Ultimately, by changing and broadening our definition of gender identity, we can not only better understand it, we can truly embrace it.
In Native Hawaiian culture, for instance, the idea of someone who embodies both the male and female spirit is a familiar and even revered concept. Gender identity is considered fluid and amorphous, allowing room for māhū, who would fall under the transgender umbrella in Western society.
“Māhū is the expression of the third self,“ Kaumakaiwa Kanaka‘ole, a Native Hawaiian activist and performer told Mana magazine. "It is not a gender, it’s not an orientation, it’s not a sect, it’s not a particular demographic and it’s definitely not a race. It is simply an expression of the third person as it involves the individual. When you find that place in yourself to acknowledge both male and female aspects within and accept the capacity to embrace both … that is where the māhū exists and true liberation happens.”

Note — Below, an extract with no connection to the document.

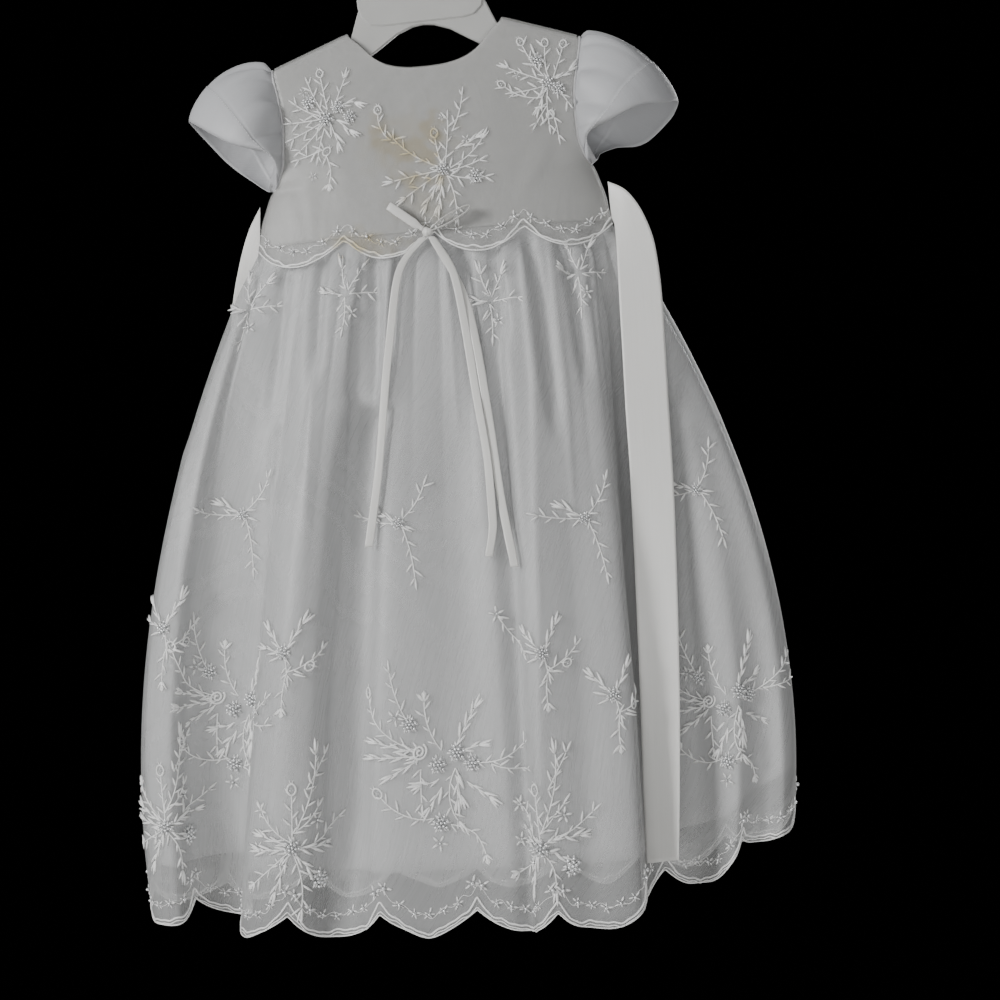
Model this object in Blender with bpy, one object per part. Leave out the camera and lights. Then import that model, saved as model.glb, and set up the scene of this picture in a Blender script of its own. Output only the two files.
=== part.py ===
"""Christening gown on a moulded baby hanger: a satin bodice with an embroidered net layer, cap sleeves,
a gathered net skirt with a scalloped hem over a satin underskirt, a ribbon sash and a small bow.

X runs to the right of the wearer's front as seen, Y to the back, Z up. The origin is where a rail bears
on the inside of the hook. Sizes are in millimetres until a mesh is made, and every mesh is in metres."""

import math

import bmesh
import bpy
import numpy as np

MM = 0.001

CLOTH = 1.2
NET = 1.0
RIBBON = 0.8
SEAM_GAP = 0.3

WAIST_Z = -268.5
UNDERARM_Z = -228.0
SHOULDER_Z = -133.0
NECK_X = 58.5
NECK_Z = -112.7
SHOULDER_X = 115.0
WAIST_X = 131.0
WAIST_Y = 24.0
TURN = 5.0
LENS = 0.75

SKIRT_LENGTH = 508.0
UNDERSKIRT_SHORTER = 45.0
HEM_SCALLOP = 70.0
HEM_SCALLOP_DEEP = 17.0
WAIST_SCALLOP_DEEP = 17.0

# How far the gown hangs askew: height, slope of the level lines in degrees.
TILT = [(-800, 0.0), (-268, 1.7), (-139, 3.4), (-100, 3.4)]

# Neckline of the front, half of it: distance from the middle, height.
NECKLINE = [(0, -144.5), (10, -144.2), (20, -142.8), (29, -139.9), (37, -135.0), (44, -128.2),
            (50, -121.5), (54.5, -116.8), (58.5, -112.7)]

# Edge of the bodice: height, half width. The side seam runs up to the underarm, then the armhole.
EDGE = [(-268.5, 131), (-252, 128.5), (-241, 125), (-228, 120), (-219, 114), (-204, 109.5),
        (-179, 108.3), (-157, 111), (-133, 115), (-110, 115)]

# Depth of the bodice from its middle plane: height, depth at the centre line.
CENTRE_DEPTH = [(-268.5, 24), (-229, 22.5), (-179, 17), (-149, 10.5), (-134, 7.5), (-113, 5.5)]

# Depth of the bodice at its edge: nothing at the side seam, then the lens of the armhole.
EDGE_DEPTH = [(-268.5, 0.15), (-228, 0.15), (-219, 5.5), (-204, 8.5), (-179, 9.5), (-157, 7.5),
              (-143, 5.5), (-138, 4.6), (-133, 4.4), (-112, 4.4)]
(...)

As an upcoming PBS/Independent Lens documentary "Kumu Hina,” about a transgender woman and teacher, shows, māhū are thought to inhabit “a place in the middle.”
Māhū are valued and respected in traditional Hawaiian culture because their gender fluidity is seen as an asset; the ability to embrace both male and female qualities is thought to empower them as healers, teachers and caregivers.
That ability also helps when it comes to navigating life’s challenges.
“I didn’t take to life as my family’s son,” Hina Wong-Kalu, the subject of Kumu Hina, says in Mana. “I wanted to be their daughter. However, for me to expand my own personal journey and the challenges in my life, I’ve had to embrace the side of me that is the more aggressive, the more Western-associated masculine when I need to. But that’s the beauty of being māhū, that’s the blessing. We have all aspects to embrace.”
Kumu Hina premieres on PBS on Monday, May 4 at 10pm EST (9pm CST).